Published On: Mon, Jul 29th, 2019

Liver transplants could be redundant with discovery of new liver cell, suggests a new study by researchers at King’s College London, who used single cell RNA sequencing to identify a type of cell that may be able to regenerate liver tissue, treating liver failure without the need for transplants. : Health

The title of the post is a copy and paste from the title and subtitle of the linked academic press release here:

Liver transplants could be redundant with discovery of new liver cell

Researchers at King’s College London have used single cell RNA sequencing to identify a type of cell that may be able to regenerate liver tissue, treating liver failure without the need for transplants.

Journal Reference:

Joe M. Segal, Deniz Kent, Daniel J. Wesche, Soon Seng Ng, Maria Serra, Bénédicte Oulès, Gozde Kar, Guy Emerton, Samuel J. I. Blackford, Spyros Darmanis, Rosa Miquel, Tu Vinh Luong, Ryo Yamamoto, Andrew Bonham, Wayel Jassem, Nigel Heaton, Alessandra Vigilante, Aileen King, Rocio Sancho, Sarah Teichmann, Stephen R. Quake, Hiromitsu Nakauchi, S. Tamir Rashid.

Single cell analysis of human foetal liver captures the transcriptional profile of hepatobiliary hybrid progenitors.

Nature Communications, 2019; 10 (1)

Link: https://www.nature.com/articles/s41467-019-11266-x

DOI: 10.1038/s41467-019-11266-x

Abstract

The liver parenchyma is composed of hepatocytes and bile duct epithelial cells (BECs). Controversy exists regarding the cellular origin of human liver parenchymal tissue generation during embryonic development, homeostasis or repair.
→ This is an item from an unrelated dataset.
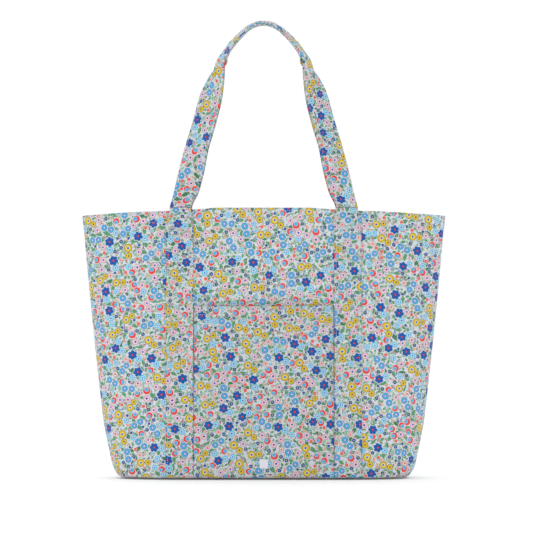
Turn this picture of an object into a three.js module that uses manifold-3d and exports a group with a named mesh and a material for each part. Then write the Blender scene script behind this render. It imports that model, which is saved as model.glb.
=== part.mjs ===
// A foldable tote bag in millimetres: X to the right, Y to the back, Z up, the floor at z = 0.
// Two cloth panels meet in a seam half way round each side, over a boxed bottom, so the girth is
// the same all the way up: wide and nearly flat at the mouth, narrower and deeper at the foot.
// The middle of each panel is a wall that can slide in towards the other wall, which is how the bag
// flattens. The wrapped sides stay on the bottom panel, and each wall carries its own handle loop.
import * as THREE from 'three';
import { mergeVertices } from 'three/addons/utils/BufferGeometryUtils.js';
import Module from 'manifold-3d';

const wasm = await Module();
wasm.setup();

// ---------------------------------------------------------------- driving dimensions
const CENTRE_HEIGHT = 378; // top edge between the straps
const CORNER_DROP = 11; // how far the top edge falls from the straps to the mouth's corners
const MOUTH_WIDTH = 508; // corner to corner
const FOOT_WIDTH = 430; // between the two side lines, carried down to the floor
const SIDE_BULGE = 2; // how far each side line bows out at mid height
const CORNER_INSETS = [[7, 80, 1.2], [7.5, 20, 1.7]]; // narrowing at the foot: depth, rise and power
const MOUTH_DEPTH = 60; // front to back at the mouth
const FOOT_DEPTH = 120; // front to back at the foot
const FOOT_INSET = 6; // how far the front and back bottom edges draw in at the floor
const FOOT_RISE = 45; // height over which they do so
const FOOT_CURVE = 2.6; // how late it starts
const DEPTH_CURVE = 1.5; // how much faster the bag deepens near the mouth than at the foot
const WALL_HALF_WIDTH = 165; // the sliding middle part of each panel

const CLOTH = 1.2;
const GAP = 0.3; // between pieces that touch
const LAYER_GAP = 0.5; // between a wall and what is sewn flat on it
const CORNER_POWER = { foot: 4.5, mouth: 8 }; // how square the bag's outline is, seen from above
const CORNER_ROUND = { foot: 0.34, mouth: 1 }; // how steeply that outline runs into the seam line
const BASE_THICKNESS = 1.6;
const WALL_FOOT = BASE_THICKNESS + GAP;

const STRAP_WIDTH = 38;
const STRAP_CENTRE = 117; // from the middle of the bag
const STRAP_THICKNESS = 1.6;
const STRAP_FOOT = 4;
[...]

Here we report the existence of a hepatobiliary hybrid progenitor (HHyP) population in human foetal liver using single-cell RNA sequencing. HHyPs are anatomically restricted to the ductal plate of foetal liver and maintain a transcriptional profile distinct from foetal hepatocytes, mature hepatocytes and mature BECs. In addition, molecular heterogeneity within the EpCAM+ population of freshly isolated foetal and adult human liver identifies diverse gene expression signatures of hepatic and biliary lineage potential. Finally, we FACS isolate foetal HHyPs and confirm their hybrid progenitor phenotype in vivo. Our study suggests that hepatobiliary progenitor cells previously identified in mice also exist in humans, and can be distinguished from other parenchymal populations, including mature BECs, by distinct gene expression profiles.